Charles died in 1989 but the business continues to maintain the high standard which customers have come to expect. Clarice now runs the firm assisted by her son John, who is a qualified Master Saddler, and daughter Anne, who joined the business having formerly been a buyer with Harrods of London.
From its small beginnings early in the century, T&C Robinson is still going strong. Some staff have been with the company for more than thirty years.
Master Saddler and qualified saddle fitter John Robinson is a third generation member of the Robinson family to be in the business.
Shop manageress and buyer Jane Maplethorpe is approaching her thirtieth year at Robinson’s and David Jacobs, also a Master Saddler, is another long-standing member of the workforce with a vast knowledge of his trade and a skilled craftsman when it comes to leather.
A newcomer is Peter Robinson, who has recently joined the firm as a saddler’s apprentice and in sales after finishing at university and then spending eight months farming in New Zealand. Aged twenty-four, he is now the fourth generation of Robinsons to work in the business and will learn the trade from his father.
Twells of Billinghay is another family firm with a long association with the village.
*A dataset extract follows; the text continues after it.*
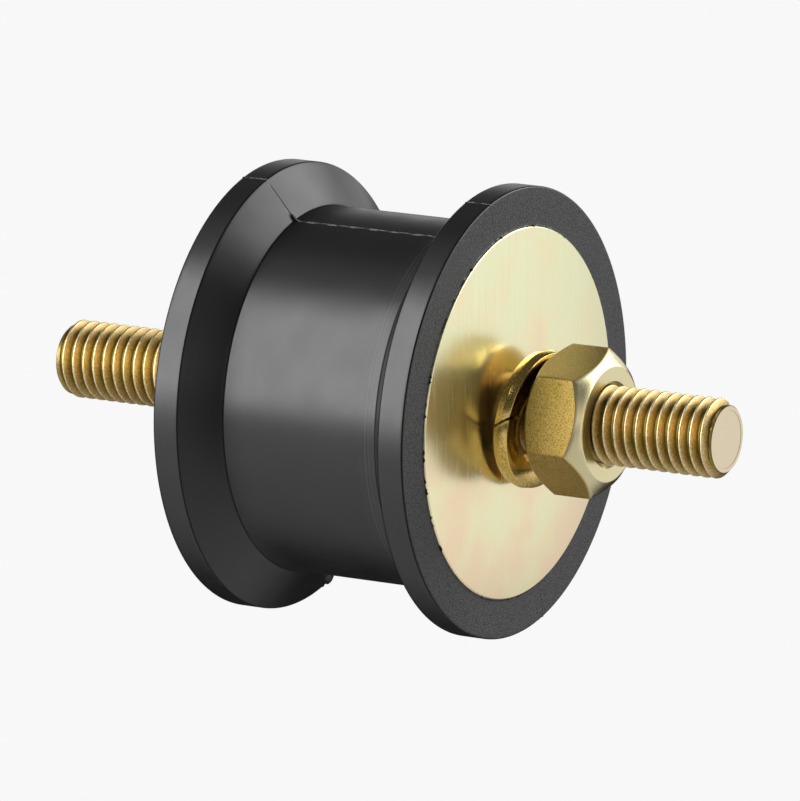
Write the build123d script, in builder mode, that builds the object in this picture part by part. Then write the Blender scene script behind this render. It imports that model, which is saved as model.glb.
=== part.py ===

Owner and retail operator John Twells and his team are justly proud of their achievements.
The Vauxhall Customer Excellence Award recognises and rewards top performing retailers for the quality of the service they give to their customers and is based on customer satisfaction for the first two years of ownership.
Twells was one of only thirty-eight Vauxhall retailers out of 340 in the whole of the UK to have achieved the standards required to qualify for the national Customer Excellence Award.
It has been in the top ten every year since the programme was introduced in the year 2000.